Rough translation: "We can also say that Z has the
power of the continuum because it depends on a
countable infinity of natural numbers a_1, a_2, ...."

The a_n's are the digits of the ternary expansion
of real numbers belonging to the Cantor set.

The reason for the "also" aspect in Lebesgue's
footnote is that in the text itself Lebesgue
observes that Z is a perfect set (nonempty
obviously intended), and hence has cardinality c.

Dave L. Renfro

Dave L. Renfro

unread,
Mar 19, 2005, 11:51:57 AM3/19/05
to
G. A. Edgar wrote (in part):

>> My book CLASSICS ON FRACTALS
>> <http://www.amazon.com/exec/obi­­dos/tg/detail/-/0813341531/>
>> has an English translation of a different 1884 paper
>> of Cantor, where he proves all uncountable closed sets
>> in R have power c, and of course he uses Cantor sets to
>> do it (but of course not just "middle-thirds" Cantor sets).

Dave L. Renfro wrote (in part):

> Yes, I know about this book, and I assume you know


> that I know [1] and that you're only mentioning this for
> the original poster (who should also see [2] below).
>
> [1] You might recall my telling you what a great service
> books like this are at the June 1994 Charlottesville
> conference.

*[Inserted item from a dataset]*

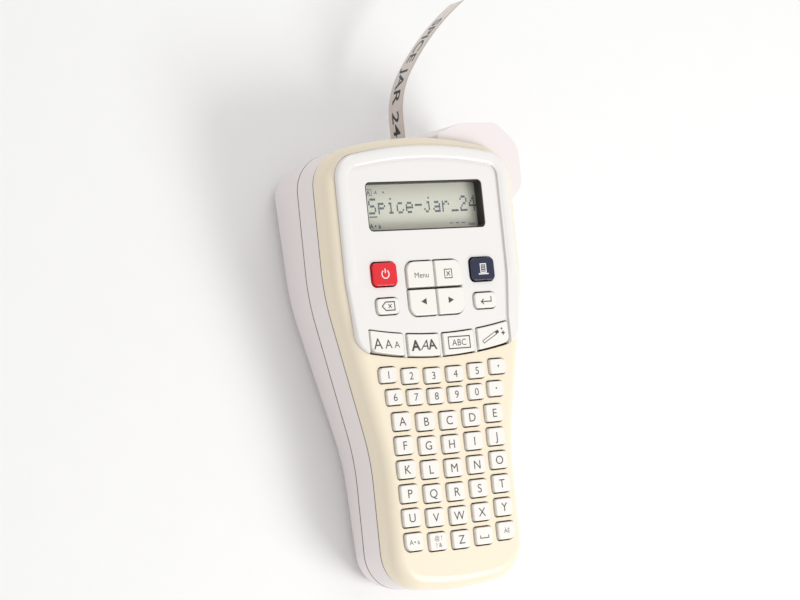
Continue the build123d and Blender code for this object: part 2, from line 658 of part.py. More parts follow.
def drive_motor():
    """Small direct-current motor: flat-sided can, nose and shaft."""
    x, y = MOTOR_XY
    can = rod(x, y, CHASSIS_LOW_Z - MOTOR_LENGTH, CHASSIS_LOW_Z, MOTOR_RADIUS)
    can = can & box_between((x - 15, x + 15), (y - MOTOR_FLAT, y + MOTOR_FLAT), (-60, 0))
    can += rod(x, y, CHASSIS_LOW_Z, CHASSIS_TOP_Z, 3.0)
    can += rod(x, y, CHASSIS_LOW_Z - MOTOR_LENGTH - 1.5, CHASSIS_LOW_Z - MOTOR_LENGTH, 3.5)
    return can


ROLLER_TOP_Z = TAPE_Z + TAPE_WIDTH / 2 + 0.3
ROLLER_LOW_Z = TAPE_Z - TAPE_WIDTH / 2 - 0.3
HOLDER_LOW_Z = ROLLER_LOW_Z - 2.4


def roller_holder():
    """Bracket that stands on the chassis and carries the roller shaft's far end."""
    x, y = PLATEN_XY
    holder = box_between((x + 7, x + 9), (y - 4, y + 4), (HOLDER_LOW_Z, CHASSIS_LOW_Z))
    holder += box_between((x - 3.4, x + 9), (y - 4, y + 4), (HOLDER_LOW_Z, HOLDER_LOW_Z + 1.5))
    return holder - rod(x, y, HOLDER_LOW_Z - 1, HOLDER_LOW_Z + 2, AXLE_RADIUS + RUNNING_CLEARANCE)


def print_head():
    """Ceramic print line that faces the tape across the roller."""
    right = TAPE_X - TAPE_THICKNESS / 2 - 0.3
    return box_between((right - 0.9, right), (75, 85), (TAPE_Z - 6.2, TAPE_Z + 6.2))


def heat_sink():
    """Aluminium plate behind the print head, standing on the chassis by its foot."""
    right = TAPE_X - TAPE_THICKNESS / 2 - 1.2
    sink = box_between((right - 1.8, right), (73, 86), (TAPE_Z - 6.6, CHASSIS_LOW_Z))
    return sink + box_between((4.6, right), (76, 86), (CASSETTE_TOP_Z + 0.1, CHASSIS_LOW_Z))


# ---------------------------------------------------------------- tape cassette
HEAD_BAY_X = (2.6, 14.0)
HEAD_BAY_Y = (66.5, 87.8)
TAPE_ROLL_XY = (-23.2, 37.6)
TAPE_ROLL_RADIUS = 17.6
SUPPLY_XY = (-28.0, 76.5)
SUPPLY_RADIUS = 10.5
TAKEUP_RADIUS = 6.6
GUIDE_RADIUS = 3.3
HUB_RADIUS = 3.4
CASSETTE_SPLIT_Z = CASSETTE_TOP_Z - CASSETTE_DEPTH / 2
CASSETTE_LOW_Z = CASSETTE_TOP_Z - CASSETTE_DEPTH
GUIDE_XY = (TAPE_X - GUIDE_RADIUS - TAPE_THICKNESS / 2, 17.5)
CURLS = [(40.0, 35.0), (136.5, 20.6)]


def cassette_outline(inset=0.0):
    """Plan of the tape cassette, with the open bay where the print head stands."""
    face = Pos(sum(CASSETTE_X) / 2, sum(CASSETTE_Y) / 2) * rounded(
        CASSETTE_X[1] - CASSETTE_X[0], CASSETTE_Y[1] - CASSETTE_Y[0], [3.0, 3.0, 2.0, 3.0]
    )
    bay = Pos(sum(HEAD_BAY_X) / 2, sum(HEAD_BAY_Y) / 2) * Rectangle(
        HEAD_BAY_X[1] - HEAD_BAY_X[0], HEAD_BAY_Y[1] - HEAD_BAY_Y[0]
    )
    face = face - bay
    return offset(face, amount=-inset) if inset else face


def cassette_half(low, high, floor_low, floor_high):
    """One half of the cassette shell: floor, outer wall and the slits the tape runs through."""
    half = slab(cassette_outline(), low, high) - slab(cassette_outline(CASSETTE_WALL), low - 1, high + 1)
    half += slab(cassette_outline(), floor_low, floor_high)
    tape_gap = (TAPE_X - 0.6, TAPE_X + 0.6)
    half -= box_between(tape_gap, (60, 95), (TAPE_Z - TAPE_WIDTH / 2 - 0.4, TAPE_Z + TAPE_WIDTH / 2 + 0.4))
    return half


def cassette_base():
    """Cassette half that faces the mechanism, with the roll's hub and the tape guide."""
    floor = CASSETTE_TOP_Z - CASSETTE_WALL
    half = cassette_half(CASSETTE_SPLIT_Z + 0.1, CASSETTE_TOP_Z, floor, CASSETTE_TOP_Z)
    half += rod(*TAPE_ROLL_XY, CASSETTE_LOW_Z + 3, floor + 0.5, HUB_RADIUS)
    half += rod(*SUPPLY_XY, CASSETTE_LOW_Z + 3, floor + 0.5, HUB_RADIUS)
    half += rod(*GUIDE_XY, CASSETTE_LOW_Z + 3, floor + 0.5, GUIDE_RADIUS - 0.15)
    return half - rod(*RIBBON_XY, floor - 1, CASSETTE_TOP_Z + 1, RIBBON_POST_RADIUS + 1.2)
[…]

The most significant thing about this
> book for me is the English translation of Hausdorff's
> 1918 paper where Hausdorff dimension was introduced
> (and quite thoroughly investigated, even in this
> first paper).

I came across the following comment a couple of days
ago on p. 230 of Janusz Czyz's book "Paradoxes of Measures
and Dimensions Originating in Felix Hausdorff's Ideas",
World Scientific, 1994:

"It is possible that this Hausdorff's above paper is
the most important mathematical publication that has
not been translated in English."

Czyz is talking about Hausdorff's 1918 paper on Hausdorff
dimension. Incidentally, Edgar's book appeared in 1993,
about the same time Czyz's book did.